According to lead singer Faris Badwan, “Lout is about the relationship between choice and chance, compulsive risk-taking and pushing your luck. As a band, particularly live, we’ve always had an aggressive side and as we began writing new songs it became clear that we were heading in that direction.”The industrial-edged EP is the first new music from the band since 2017’s critically acclaimed fifth album ‘V’, and is a notable sonic departure from the band’s recent work; “There’s something about it which feels like a return to a heavier sound but really it’s a million miles away from anything we’ve done.” says keyboardist Tom Furse; “Keeping the sound aggressive and the beats heavy was a central tenet, everything seemed to fall around that.”

In the words of bassist Rhys Webb “It’s the nastiest music we’ve made since Strange House. An intense barrage of industrial noise. A return to the spirit and attitude of our debut LP but blasted into the future.”

This bold new sound is partnered with a striking visual aesthetic carried across the artwork, visuals and merch collection born from exciting collaborations between the band and a new creative team led by Bunny Kinney, including a short film directed by Jordan Hemingway starring beauty executive Isamaya Ffrench and scored by guitarist Joshua Third and keyboardist Tom Furse, as well as press shots by Loverboy designer Charles Jeffrey.

Having enlisted the talents of indie and pop superproducer Paul Epworth on ‘V’, the Lout EP sees The Horrors return to their past methods of self-production, albeit under unusual circumstances due to the pandemic, as Tom explains; “Joe and I having both moved out of London to our respective coastlines meant that the process inherently became more about remote working, which was kinda always my tip anyway. The start of Org was me messing around with some samples at my home studio, the sounds were so aggressive, I knew the guys would like them. So a lot of that development of the music is us whirring away independently and then coming together when we think we’ve maxed out what we can do alone.”

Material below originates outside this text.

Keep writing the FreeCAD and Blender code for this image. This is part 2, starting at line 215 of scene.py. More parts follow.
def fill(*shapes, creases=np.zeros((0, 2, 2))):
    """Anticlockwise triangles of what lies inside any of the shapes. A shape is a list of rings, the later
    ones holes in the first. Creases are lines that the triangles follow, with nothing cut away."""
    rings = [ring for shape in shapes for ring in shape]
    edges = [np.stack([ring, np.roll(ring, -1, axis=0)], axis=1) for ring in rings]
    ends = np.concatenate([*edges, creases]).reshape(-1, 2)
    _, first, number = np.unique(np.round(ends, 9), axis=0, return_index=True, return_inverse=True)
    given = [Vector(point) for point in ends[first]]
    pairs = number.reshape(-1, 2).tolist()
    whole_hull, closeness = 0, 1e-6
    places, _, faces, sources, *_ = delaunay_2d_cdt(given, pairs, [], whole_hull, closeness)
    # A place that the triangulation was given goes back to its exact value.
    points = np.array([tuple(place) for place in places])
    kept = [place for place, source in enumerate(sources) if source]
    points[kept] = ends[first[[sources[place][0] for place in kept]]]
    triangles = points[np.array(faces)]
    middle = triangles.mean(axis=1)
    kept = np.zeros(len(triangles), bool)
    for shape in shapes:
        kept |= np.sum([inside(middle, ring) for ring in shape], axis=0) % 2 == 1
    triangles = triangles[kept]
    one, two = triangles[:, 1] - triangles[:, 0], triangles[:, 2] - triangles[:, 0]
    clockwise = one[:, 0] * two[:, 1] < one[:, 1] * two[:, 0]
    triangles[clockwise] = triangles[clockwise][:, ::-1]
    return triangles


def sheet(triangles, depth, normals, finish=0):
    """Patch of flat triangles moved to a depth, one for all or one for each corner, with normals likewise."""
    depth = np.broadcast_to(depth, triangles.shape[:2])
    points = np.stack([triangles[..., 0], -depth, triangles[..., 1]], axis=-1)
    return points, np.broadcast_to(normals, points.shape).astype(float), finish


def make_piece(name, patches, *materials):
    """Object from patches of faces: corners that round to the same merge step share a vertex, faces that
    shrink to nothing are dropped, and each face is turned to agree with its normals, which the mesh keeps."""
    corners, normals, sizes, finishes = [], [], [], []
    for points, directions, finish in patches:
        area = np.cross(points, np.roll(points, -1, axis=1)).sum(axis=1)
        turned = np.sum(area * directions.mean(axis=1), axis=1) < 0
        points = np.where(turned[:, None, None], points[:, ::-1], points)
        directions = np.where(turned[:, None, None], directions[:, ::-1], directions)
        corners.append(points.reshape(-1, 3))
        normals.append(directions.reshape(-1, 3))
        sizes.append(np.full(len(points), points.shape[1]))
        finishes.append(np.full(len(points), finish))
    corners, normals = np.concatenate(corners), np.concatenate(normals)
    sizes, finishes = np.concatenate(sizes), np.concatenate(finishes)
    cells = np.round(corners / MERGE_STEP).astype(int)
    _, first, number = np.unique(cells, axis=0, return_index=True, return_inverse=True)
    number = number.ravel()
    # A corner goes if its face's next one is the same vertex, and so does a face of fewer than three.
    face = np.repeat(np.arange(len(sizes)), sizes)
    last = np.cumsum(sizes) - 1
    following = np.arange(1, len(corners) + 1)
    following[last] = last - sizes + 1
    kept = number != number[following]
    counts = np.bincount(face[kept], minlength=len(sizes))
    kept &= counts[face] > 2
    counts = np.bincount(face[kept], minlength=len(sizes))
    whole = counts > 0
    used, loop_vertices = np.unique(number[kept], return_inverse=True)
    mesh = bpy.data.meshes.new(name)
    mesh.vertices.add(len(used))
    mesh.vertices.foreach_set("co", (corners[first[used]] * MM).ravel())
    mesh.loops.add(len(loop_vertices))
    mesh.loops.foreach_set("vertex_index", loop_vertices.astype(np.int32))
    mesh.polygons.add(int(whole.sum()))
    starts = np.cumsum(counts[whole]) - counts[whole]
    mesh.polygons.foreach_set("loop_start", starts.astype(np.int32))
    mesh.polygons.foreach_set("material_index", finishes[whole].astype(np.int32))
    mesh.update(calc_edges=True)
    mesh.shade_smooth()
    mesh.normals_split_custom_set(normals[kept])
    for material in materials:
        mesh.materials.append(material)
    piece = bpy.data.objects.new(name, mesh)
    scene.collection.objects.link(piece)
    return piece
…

“In the past whenever we’ve written stuff with a harder edge it’s come from the energy we get from all playing together in a room but creating this kind of atmosphere remotely was a different challenge.” says Faris; “It’s the same level of intensity as the 100-miles-an-hour stuff we’ve done in the past but the anger is somehow more channelled. I can’t wait to play these songs live as there’s so much freedom in that kind of chaos.”